The second most common gap is incomplete data flow mapping. The company has a standard contract in place for its primary data flow (typically the main product database to a US-hosted cloud instance), but has not mapped the secondary data flows that also constitute cross-border transfers: analytics tools, customer support platforms, email service providers, ad platform integrations, and internal reporting dashboards that query China-origin data from non-China infrastructure. Each of these is a separate cross-border transfer that must be covered by the transfer mechanism.
The third gap is PIPIA deficiency. Companies that have filed standard contracts often have PIPIAs that do not meet the substantive requirements. The assessment is formulaic, does not identify actual risks to data subjects, and does not describe protective measures in sufficient detail.
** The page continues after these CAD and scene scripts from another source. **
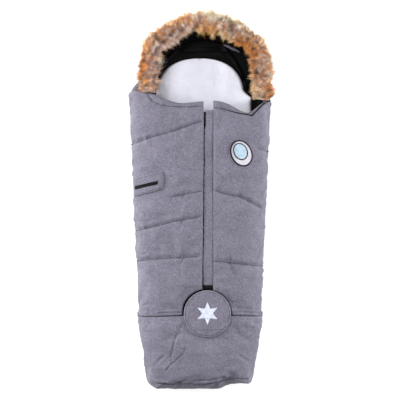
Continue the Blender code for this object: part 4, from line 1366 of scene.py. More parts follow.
@dataclass(frozen=True)
class FleeceLiner:
    """The loose fleece: a soft sheet with a brushed pile, round at the head."""

    finishes: Finishes
    foot_y: float = -470 * MM
    top_y: float = 405 * MM
    round_y: float = 290 * MM
    foot_half: float = 110 * MM
    neck_half: float = 126 * MM
    base_z: float = 24.4 * MM
    height: float = 10.6 * MM

    def build(self) -> Piece:
        """The sheet, its edges rolled, its face raised in tufts and soft waves."""
        crown = 0.86 + 0.14 * np.sin(np.linspace(0.02, 1.0, 60) * math.pi / 2)
        v = np.concatenate([np.linspace(0.0, 0.86, 210), crown])
        u = spaced(90, 2 * self.neck_half, 9 * MM)
        y = mix(self.foot_y, self.top_y, v)[:, None]
        width = mix(self.foot_half, self.neck_half, smooth(self.foot_y, self.round_y, y))
        up = np.clip((y - self.round_y) / (self.top_y - self.round_y), 0.0, 1.0)
        half = width * np.maximum(0.0016, 1.0 - up**2.4) ** (1.0 / 2.4)
        x = mix(-half, half, u[None])
        level = smooth(316 * MM, 288 * MM, y) * smooth(200 * MM, 226 * MM, y)
        x = x + 21 * MM * level * smooth(60 * MM, 126 * MM, x)
        y = np.broadcast_to(y, x.shape)
        flat = np.stack([x, y, np.full(x.shape, self.base_z)], -1)
        puff = Ripple(3.2 * MM, 80).at(flat * (1.0, 1.0, 0.0))
        curls = Ripple(6.5 * MM, 81).at(flat * (1.0, 1.0, 0.0))
        waves = Ripple(38 * MM, 82).at(flat)
        drapes = Ripple(26 * MM, 83).at(flat * (1.0, 0.22, 0.0))
        pile = 0.35 * MM * puff + 0.3 * MM * curls + 1.0 * MM * waves + 1.3 * MM * drapes
        pile = pile + 5 * MM * bell(y - 286 * MM, 20 * MM) * smooth(90 * MM, 140 * MM, x)
        top = flat.copy()
        height = (self.height + pile) * rolled(edge_distance(flat), 9 * MM)
        top[..., 2] = self.base_z + np.maximum(0.5 * MM, height)
        return add_piece("brushed_fleece_liner", *thick_sheet(top, flat), self.finishes.fleece)


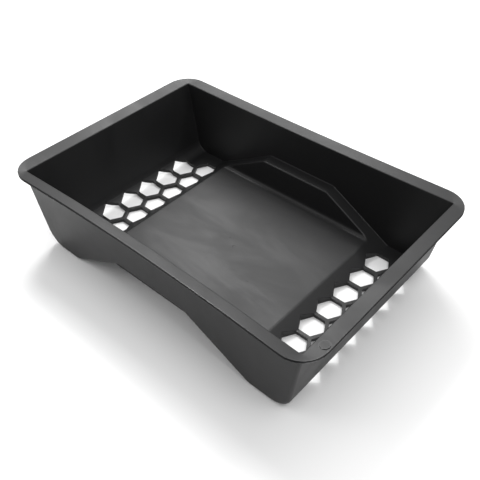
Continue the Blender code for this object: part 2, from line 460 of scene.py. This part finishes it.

The CAC has signaled through guidance and enforcement actions that pro forma PIPIAs are insufficient. A deficient PIPIA undermines the standard contract filing and creates enforcement exposure.
The fourth gap is consent. PIPL requires separate consent for cross-border transfers. Companies that filed standard contracts and completed PIPIAs but did not obtain separate cross-border transfer consent from data subjects have a compliance gap that the contractual and filing requirements do not cure. The consent requirement exists independently of the transfer mechanism requirement. Both must be satisfied.